Фольмёллер повел меня ужинать в винный погребок Хиллера на Унтер-ден-Линден, владельца которого, одного из величайших гастрономов Европы и друга искусства и литературы, он хорошо знал. Так я познакомился с Альфредом Вальтершпилем, не догадываясь, какую роль он сыграет в моей жизни сорок лет спустя. У него мы встретили кружок литераторов, имевший здесь постоянный столик. В тот вечер мы стали свидетелями оживленного спора между Гансом Гейнцем Эверсом, писателем-фантастом, и д-ром Вальтером Фредом, венским журналистом, о том, кто из них самый завзятый денди эпохи, кто лучше одет, у кого лучше манеры и т. д. Фольмёллер вовсю потешался над этой дурацкой перепалкой, подстегивая спорщиков своими ироническими замечаниями.
А в глубине небольшого зала за столом с двумя яркими блондинками восседал Отто цу Гутенег. Я сел так, чтобы он меня не видел, и через какой-нибудь час откланялся. Знал бы, что через три года познакомлюсь с одной из этих дам в Лондоне, а еще через полгода она станет моей женой, уж верно бы задержался. Да и жизнь самого Отто цу Гутенега пошла бы, вероятно, иначе, если бы он тогда заметил меня. Я сумел этого избежать, но от судьбы не уйдешь, и для всех участников драмы все во многих отношениях было бы проще, если б мы тогда встретились.
Вокруг Фольмёллера сложился круг очень интересных людей. В него входил прежде всего Рудольф Биндинг, который был несколько постарше предпринимателя и драматурга. С ним вместе он перевел пьесу для издательства «Инзель». Это был полный благородной невозмутимости человек, к которому я сразу проникся симпатией. Затем — живчик и красавчик Фриц фон Унру, пьеса которого «Офицеры» в постановке Рейнхардта имела огромный успех. Оба этих писателя были в моем вкусе, и с обоими я очень быстро сошелся. Четвертым в этом союзе был младший брат Фольмёллера Ганс, который потащил меня в Иоганнисталь, чтобы показать румплеровскую «Голубку», к которой, правда, я остался равнодушен. Ибо воздухоплавание после двух опытов не расположило меня к себе — ни тогда, ни потом, когда опытов стало больше.

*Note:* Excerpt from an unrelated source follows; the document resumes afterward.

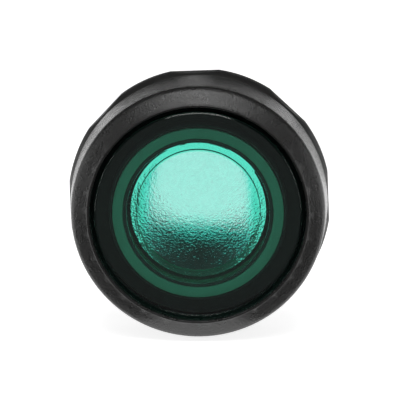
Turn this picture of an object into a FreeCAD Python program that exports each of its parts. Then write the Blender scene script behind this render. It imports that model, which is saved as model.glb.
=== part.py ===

Насколько же иным был этот мир! И в Петербурге мы дурачились и шутили, но в Петербурге всегда был — или мне так казалось? — какой-то подспудный тон, некое Cello con sordino. В Берлине все было громогласнее, проще, без оттенков, во всяком случае, так это выглядело. И такое препирательство, как, например, между Эверсом и Фредом, в Петербурге было бы ни при каких обстоятельствах невозможно.